__Given data__.

[BEGIN]

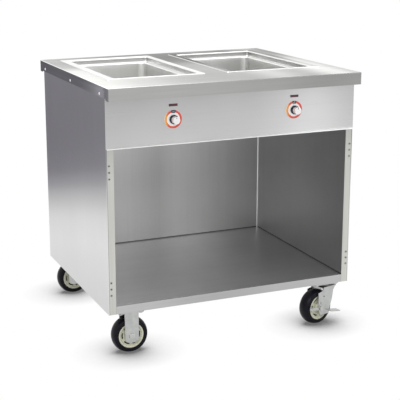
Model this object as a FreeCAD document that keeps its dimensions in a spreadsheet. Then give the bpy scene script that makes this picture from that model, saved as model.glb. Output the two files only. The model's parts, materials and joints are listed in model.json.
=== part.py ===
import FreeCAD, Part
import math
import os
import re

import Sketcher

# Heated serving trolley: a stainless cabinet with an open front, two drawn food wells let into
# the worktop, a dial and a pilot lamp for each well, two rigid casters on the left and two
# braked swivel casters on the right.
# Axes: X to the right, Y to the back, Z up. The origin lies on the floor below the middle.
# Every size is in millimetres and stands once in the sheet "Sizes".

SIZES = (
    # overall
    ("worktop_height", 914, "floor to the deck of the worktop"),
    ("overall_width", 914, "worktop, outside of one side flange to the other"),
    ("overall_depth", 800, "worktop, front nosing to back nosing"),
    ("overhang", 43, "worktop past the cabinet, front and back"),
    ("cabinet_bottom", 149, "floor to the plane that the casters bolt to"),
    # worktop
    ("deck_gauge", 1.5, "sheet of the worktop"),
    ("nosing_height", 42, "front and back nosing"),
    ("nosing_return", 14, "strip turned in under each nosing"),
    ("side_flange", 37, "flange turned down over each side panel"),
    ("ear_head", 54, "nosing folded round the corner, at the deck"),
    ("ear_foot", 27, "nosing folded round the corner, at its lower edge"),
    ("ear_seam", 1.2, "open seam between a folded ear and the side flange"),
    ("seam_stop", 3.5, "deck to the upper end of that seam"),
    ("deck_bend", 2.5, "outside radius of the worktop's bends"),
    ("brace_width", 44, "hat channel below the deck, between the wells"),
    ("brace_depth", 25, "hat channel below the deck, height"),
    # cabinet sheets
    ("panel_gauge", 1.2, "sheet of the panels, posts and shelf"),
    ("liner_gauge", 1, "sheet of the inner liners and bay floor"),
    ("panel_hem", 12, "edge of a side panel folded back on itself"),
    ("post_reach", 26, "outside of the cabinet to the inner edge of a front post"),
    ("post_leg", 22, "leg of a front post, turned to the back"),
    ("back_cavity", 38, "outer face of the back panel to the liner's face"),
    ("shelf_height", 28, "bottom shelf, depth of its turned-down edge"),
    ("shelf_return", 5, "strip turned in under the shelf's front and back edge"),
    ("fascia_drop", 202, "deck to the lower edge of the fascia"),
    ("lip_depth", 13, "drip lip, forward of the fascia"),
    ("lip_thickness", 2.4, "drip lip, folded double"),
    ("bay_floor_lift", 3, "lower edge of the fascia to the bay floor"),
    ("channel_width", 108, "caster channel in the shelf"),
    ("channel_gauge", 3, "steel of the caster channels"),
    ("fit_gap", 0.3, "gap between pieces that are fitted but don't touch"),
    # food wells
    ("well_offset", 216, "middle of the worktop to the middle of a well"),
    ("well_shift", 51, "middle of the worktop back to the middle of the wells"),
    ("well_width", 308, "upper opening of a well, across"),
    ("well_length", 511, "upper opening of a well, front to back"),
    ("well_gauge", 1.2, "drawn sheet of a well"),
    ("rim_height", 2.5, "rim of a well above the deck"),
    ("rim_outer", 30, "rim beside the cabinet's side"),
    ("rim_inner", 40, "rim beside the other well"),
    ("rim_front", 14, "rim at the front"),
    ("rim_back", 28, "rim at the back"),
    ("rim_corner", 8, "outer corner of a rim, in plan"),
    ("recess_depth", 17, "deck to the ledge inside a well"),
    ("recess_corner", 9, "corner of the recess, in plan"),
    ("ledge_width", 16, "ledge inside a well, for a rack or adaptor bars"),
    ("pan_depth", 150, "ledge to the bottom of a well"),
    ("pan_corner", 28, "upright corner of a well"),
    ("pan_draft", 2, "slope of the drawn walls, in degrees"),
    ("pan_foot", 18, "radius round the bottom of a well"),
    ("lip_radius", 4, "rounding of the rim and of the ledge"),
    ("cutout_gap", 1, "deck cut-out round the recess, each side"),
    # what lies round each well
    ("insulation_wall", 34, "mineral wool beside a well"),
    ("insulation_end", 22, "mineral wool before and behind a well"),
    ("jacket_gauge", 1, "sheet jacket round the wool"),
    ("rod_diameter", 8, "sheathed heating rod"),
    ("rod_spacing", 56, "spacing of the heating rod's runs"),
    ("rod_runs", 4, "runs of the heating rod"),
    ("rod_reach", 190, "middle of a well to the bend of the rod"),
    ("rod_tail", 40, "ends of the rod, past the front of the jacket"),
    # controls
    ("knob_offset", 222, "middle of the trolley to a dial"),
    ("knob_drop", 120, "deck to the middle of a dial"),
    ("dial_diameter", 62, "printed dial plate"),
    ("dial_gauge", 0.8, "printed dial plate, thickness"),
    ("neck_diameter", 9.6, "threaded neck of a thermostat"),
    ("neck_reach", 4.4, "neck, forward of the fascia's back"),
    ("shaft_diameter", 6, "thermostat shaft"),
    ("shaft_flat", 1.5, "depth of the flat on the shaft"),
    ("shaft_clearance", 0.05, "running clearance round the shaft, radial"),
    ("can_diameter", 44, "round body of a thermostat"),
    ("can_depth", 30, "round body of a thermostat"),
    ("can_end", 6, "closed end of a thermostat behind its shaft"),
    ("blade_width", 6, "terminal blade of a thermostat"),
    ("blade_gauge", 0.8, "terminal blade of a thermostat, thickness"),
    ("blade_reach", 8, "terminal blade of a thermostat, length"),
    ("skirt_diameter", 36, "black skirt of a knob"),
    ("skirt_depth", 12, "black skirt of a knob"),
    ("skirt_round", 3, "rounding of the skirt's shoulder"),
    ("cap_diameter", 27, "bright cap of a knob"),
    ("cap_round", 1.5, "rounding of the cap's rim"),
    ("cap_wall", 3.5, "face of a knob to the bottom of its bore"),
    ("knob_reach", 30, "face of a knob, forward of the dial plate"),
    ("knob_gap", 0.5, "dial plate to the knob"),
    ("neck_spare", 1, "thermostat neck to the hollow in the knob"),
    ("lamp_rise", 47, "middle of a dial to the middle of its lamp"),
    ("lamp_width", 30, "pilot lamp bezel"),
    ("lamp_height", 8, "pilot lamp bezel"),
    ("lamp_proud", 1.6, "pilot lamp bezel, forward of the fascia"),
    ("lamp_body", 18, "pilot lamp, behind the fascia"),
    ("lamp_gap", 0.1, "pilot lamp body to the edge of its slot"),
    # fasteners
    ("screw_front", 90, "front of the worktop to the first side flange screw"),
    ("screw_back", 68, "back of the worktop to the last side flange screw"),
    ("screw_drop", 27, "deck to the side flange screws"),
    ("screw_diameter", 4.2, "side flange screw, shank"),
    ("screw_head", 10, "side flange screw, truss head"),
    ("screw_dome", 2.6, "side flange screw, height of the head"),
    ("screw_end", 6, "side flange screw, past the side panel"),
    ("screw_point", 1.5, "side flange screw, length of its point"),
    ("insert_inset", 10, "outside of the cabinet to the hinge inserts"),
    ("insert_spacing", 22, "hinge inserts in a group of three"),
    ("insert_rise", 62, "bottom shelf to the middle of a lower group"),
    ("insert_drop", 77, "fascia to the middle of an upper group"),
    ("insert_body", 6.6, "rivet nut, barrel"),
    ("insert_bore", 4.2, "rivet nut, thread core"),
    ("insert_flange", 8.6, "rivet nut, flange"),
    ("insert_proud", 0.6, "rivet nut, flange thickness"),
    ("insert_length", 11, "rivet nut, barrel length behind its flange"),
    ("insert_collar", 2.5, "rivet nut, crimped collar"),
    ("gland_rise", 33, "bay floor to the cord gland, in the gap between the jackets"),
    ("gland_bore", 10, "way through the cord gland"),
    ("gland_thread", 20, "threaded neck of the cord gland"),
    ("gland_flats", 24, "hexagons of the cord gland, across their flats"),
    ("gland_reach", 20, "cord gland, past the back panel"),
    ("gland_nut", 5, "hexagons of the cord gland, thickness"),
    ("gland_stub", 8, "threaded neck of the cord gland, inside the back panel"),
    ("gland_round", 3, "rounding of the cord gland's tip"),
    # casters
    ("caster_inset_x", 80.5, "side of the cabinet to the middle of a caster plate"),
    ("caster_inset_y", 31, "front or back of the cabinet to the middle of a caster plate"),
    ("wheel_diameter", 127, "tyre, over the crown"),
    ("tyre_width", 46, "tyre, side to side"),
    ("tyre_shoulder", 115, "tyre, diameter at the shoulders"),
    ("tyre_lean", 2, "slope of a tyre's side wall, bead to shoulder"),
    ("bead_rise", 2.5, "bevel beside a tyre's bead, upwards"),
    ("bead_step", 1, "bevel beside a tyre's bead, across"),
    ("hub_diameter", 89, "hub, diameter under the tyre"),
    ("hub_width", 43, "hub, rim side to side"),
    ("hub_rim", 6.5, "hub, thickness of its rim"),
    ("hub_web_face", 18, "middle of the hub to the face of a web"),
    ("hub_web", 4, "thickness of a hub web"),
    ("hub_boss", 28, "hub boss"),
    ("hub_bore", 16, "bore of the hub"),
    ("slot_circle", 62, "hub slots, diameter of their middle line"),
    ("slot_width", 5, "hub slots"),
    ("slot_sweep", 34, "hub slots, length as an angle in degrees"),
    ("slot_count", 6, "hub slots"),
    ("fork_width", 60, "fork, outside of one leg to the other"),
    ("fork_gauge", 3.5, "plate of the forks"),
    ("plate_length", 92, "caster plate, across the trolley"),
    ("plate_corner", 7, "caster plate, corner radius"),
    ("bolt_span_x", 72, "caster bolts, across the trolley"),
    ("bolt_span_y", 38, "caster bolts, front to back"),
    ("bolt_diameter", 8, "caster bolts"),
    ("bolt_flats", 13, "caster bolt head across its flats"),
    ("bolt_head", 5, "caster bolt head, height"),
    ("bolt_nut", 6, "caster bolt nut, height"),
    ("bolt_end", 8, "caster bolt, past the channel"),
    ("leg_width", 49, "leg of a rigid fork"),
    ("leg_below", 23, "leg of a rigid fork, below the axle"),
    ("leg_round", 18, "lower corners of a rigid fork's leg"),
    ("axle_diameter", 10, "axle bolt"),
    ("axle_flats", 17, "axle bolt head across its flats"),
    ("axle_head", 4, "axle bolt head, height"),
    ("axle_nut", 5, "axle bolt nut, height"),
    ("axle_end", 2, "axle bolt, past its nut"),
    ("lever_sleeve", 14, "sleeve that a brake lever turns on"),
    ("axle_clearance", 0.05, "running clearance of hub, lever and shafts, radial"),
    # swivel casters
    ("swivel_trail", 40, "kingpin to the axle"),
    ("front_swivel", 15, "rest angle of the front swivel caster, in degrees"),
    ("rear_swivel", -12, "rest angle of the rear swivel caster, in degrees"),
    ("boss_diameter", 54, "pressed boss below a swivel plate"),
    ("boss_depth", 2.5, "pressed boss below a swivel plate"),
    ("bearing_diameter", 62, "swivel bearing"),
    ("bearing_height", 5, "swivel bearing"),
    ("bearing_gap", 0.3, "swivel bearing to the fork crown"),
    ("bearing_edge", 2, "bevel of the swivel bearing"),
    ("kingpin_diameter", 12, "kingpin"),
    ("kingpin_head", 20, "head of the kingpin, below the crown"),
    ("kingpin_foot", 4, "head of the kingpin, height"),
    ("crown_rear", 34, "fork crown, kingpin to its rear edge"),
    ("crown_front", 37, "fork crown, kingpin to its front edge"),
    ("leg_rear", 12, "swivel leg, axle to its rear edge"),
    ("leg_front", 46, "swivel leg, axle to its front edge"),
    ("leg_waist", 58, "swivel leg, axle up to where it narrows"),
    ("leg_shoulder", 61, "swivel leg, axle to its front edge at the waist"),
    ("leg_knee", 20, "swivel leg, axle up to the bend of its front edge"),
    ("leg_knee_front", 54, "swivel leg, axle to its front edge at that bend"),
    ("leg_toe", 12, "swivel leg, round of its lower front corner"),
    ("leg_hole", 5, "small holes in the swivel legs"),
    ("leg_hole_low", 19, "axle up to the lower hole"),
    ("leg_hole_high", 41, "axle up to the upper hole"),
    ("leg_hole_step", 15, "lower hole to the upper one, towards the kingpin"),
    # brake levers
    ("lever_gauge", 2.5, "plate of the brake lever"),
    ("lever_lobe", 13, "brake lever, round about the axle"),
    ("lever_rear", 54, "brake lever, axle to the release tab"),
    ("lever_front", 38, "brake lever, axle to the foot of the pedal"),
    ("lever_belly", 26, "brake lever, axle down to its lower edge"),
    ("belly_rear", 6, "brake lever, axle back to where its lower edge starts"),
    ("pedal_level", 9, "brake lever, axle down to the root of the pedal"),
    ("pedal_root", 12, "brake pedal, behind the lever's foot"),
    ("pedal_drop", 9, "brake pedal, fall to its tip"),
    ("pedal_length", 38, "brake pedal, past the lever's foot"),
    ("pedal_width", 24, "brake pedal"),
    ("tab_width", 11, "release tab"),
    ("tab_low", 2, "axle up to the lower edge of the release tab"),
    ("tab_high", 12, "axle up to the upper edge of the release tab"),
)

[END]
[BEGIN]

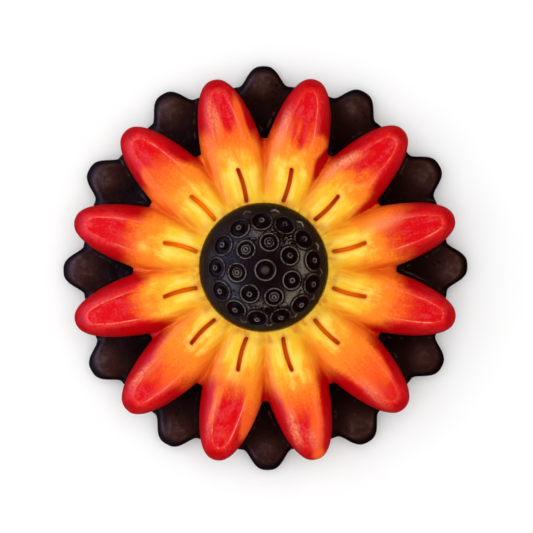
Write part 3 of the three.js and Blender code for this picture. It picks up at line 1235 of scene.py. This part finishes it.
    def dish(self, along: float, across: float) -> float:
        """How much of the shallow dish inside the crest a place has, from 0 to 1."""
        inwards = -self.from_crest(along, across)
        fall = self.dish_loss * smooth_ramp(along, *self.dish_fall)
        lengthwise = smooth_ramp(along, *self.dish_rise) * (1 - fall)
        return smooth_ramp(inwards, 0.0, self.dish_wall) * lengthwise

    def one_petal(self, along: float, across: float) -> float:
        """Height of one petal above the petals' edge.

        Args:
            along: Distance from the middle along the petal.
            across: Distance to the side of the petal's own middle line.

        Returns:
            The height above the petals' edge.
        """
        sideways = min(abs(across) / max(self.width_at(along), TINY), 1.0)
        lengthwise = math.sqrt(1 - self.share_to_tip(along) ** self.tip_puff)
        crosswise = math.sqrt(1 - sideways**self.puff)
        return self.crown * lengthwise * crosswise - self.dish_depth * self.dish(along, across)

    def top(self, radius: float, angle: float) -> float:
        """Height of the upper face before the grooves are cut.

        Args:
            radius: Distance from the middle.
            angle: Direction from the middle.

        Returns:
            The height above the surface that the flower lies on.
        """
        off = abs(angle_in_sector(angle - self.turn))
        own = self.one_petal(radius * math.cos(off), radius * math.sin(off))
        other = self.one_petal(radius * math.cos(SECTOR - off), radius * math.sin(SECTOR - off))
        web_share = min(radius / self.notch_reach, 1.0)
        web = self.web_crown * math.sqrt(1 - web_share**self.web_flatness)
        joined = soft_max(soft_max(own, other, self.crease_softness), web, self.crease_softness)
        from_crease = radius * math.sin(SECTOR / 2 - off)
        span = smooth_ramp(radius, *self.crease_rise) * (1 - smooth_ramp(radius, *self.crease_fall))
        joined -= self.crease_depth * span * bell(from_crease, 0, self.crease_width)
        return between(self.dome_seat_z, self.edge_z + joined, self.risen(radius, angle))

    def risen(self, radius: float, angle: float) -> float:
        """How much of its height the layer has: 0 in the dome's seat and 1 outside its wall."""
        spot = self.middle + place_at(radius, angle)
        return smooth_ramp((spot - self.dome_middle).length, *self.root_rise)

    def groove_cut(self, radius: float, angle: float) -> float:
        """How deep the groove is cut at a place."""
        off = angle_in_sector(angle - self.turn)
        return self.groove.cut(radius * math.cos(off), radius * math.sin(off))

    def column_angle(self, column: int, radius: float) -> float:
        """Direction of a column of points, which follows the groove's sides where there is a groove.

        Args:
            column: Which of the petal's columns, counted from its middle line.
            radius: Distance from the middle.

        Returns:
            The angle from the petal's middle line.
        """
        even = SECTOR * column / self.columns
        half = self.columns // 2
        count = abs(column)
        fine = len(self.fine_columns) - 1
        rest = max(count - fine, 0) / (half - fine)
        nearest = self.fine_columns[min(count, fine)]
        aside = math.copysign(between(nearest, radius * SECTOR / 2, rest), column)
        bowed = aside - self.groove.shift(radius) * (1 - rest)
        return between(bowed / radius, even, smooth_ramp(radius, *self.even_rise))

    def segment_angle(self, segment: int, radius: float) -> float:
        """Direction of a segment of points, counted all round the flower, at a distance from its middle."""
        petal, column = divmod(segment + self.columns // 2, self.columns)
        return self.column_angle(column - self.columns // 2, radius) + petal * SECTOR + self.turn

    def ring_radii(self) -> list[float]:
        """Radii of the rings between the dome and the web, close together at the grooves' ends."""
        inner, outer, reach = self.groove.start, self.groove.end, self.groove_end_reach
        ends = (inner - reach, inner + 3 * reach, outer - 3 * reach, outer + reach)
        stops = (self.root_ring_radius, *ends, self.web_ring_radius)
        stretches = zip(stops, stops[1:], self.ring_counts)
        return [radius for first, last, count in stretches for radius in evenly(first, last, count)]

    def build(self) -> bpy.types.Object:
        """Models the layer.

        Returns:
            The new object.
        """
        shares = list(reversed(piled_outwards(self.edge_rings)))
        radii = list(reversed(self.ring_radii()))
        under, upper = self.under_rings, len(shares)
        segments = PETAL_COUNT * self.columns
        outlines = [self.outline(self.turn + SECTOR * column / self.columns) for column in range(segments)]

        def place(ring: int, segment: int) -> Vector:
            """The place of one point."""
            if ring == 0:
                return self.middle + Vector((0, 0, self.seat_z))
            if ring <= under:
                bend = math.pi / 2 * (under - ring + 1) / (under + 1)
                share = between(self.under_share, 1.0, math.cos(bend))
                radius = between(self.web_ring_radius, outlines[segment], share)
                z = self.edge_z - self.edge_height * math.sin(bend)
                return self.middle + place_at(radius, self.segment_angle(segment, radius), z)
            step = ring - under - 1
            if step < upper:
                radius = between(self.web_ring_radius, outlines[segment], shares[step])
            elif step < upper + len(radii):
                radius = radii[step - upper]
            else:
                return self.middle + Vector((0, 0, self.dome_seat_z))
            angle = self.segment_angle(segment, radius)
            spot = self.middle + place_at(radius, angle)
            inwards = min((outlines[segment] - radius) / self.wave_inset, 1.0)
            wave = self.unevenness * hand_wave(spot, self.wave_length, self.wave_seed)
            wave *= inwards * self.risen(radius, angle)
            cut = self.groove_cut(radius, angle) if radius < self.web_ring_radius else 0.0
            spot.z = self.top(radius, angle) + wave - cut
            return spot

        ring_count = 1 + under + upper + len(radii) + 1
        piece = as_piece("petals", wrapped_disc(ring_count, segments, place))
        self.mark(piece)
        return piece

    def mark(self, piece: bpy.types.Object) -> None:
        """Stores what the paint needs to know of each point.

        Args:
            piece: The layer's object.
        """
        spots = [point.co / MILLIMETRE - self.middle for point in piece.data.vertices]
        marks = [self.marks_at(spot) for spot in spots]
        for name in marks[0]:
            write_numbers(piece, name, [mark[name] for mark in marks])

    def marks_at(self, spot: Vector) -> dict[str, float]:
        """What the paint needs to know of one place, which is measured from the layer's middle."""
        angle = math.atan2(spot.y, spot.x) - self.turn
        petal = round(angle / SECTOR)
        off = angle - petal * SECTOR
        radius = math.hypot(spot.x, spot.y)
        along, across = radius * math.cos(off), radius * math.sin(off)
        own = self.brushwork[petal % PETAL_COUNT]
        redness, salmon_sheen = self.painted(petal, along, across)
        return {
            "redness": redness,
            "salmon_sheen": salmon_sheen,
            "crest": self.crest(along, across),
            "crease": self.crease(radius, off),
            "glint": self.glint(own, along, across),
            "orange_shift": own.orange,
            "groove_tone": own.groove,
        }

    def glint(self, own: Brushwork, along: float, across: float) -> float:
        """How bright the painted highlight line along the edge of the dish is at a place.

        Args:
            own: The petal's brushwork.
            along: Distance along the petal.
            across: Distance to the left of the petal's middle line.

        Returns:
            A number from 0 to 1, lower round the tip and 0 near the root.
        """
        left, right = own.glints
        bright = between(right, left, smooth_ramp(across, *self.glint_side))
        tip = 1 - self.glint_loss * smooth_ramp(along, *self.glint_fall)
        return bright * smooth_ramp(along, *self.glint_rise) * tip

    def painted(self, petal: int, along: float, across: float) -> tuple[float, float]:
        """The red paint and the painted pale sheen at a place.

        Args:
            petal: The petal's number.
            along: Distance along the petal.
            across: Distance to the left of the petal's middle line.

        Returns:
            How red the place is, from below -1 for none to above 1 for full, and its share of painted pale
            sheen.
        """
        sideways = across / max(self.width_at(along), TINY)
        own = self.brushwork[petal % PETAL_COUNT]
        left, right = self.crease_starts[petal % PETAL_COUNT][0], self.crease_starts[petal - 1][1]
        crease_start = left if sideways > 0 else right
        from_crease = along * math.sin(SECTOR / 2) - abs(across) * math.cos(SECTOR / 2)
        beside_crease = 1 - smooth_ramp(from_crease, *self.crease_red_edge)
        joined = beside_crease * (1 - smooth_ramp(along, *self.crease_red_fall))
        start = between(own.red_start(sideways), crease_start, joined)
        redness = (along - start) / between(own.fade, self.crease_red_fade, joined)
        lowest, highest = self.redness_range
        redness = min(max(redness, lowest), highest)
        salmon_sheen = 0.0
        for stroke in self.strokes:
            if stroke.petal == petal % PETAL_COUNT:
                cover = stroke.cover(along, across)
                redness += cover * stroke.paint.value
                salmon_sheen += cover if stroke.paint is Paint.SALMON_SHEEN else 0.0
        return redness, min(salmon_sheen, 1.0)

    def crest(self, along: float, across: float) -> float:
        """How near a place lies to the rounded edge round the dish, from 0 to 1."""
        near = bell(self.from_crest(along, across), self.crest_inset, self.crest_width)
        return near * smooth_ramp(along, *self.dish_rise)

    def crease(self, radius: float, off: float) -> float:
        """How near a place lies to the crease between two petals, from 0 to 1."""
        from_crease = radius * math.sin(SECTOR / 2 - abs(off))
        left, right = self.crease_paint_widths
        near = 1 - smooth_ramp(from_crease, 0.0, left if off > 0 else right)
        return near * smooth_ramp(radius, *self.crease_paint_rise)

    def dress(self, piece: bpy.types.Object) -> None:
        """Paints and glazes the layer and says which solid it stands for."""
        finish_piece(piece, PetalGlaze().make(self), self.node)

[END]

__Work instructions__. Return the lines from the line with "Write part 3" through the line with "across: Distance to the side", inclusive, exactly as they stand, and nothing else.

__Exercise solution__.
Write part 3 of the three.js and Blender code for this picture. It picks up at line 1235 of scene.py. This part finishes it.
    def dish(self, along: float, across: float) -> float:
        """How much of the shallow dish inside the crest a place has, from 0 to 1."""
        inwards = -self.from_crest(along, across)
        fall = self.dish_loss * smooth_ramp(along, *self.dish_fall)
        lengthwise = smooth_ramp(along, *self.dish_rise) * (1 - fall)
        return smooth_ramp(inwards, 0.0, self.dish_wall) * lengthwise

    def one_petal(self, along: float, across: float) -> float:
        """Height of one petal above the petals' edge.

        Args:
            along: Distance from the middle along the petal.
            across: Distance to the side of the petal's own middle line.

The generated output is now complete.